WHAT IS BEING ASKED: What lies from the line containing "Turn this picture" through the line containing "hand, lying flat."? Print exactly those lines, with both ends, and no others.

:: RECORD LIST ::

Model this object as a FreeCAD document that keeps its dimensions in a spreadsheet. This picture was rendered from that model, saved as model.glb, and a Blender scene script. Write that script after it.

:::
:: RECORD LIST ::

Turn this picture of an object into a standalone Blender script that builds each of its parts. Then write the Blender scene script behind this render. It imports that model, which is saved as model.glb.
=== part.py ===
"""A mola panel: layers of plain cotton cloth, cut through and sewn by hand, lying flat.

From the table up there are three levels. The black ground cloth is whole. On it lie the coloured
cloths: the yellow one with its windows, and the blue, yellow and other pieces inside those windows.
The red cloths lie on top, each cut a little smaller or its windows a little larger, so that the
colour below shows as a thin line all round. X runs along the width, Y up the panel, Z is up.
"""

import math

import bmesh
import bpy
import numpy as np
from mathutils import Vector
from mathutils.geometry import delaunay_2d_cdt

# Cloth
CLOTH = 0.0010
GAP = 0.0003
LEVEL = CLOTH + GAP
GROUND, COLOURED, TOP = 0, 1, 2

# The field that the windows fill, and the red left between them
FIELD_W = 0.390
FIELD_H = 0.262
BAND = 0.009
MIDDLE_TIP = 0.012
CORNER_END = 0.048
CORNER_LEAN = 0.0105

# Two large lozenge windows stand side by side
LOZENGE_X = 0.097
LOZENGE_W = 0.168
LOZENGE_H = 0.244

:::

RESPONSE BELOW:
Turn this picture of an object into a standalone Blender script that builds each of its parts. Then write the Blender scene script behind this render. It imports that model, which is saved as model.glb.
=== part.py ===
"""A mola panel: layers of plain cotton cloth, cut through and sewn by hand, lying flat.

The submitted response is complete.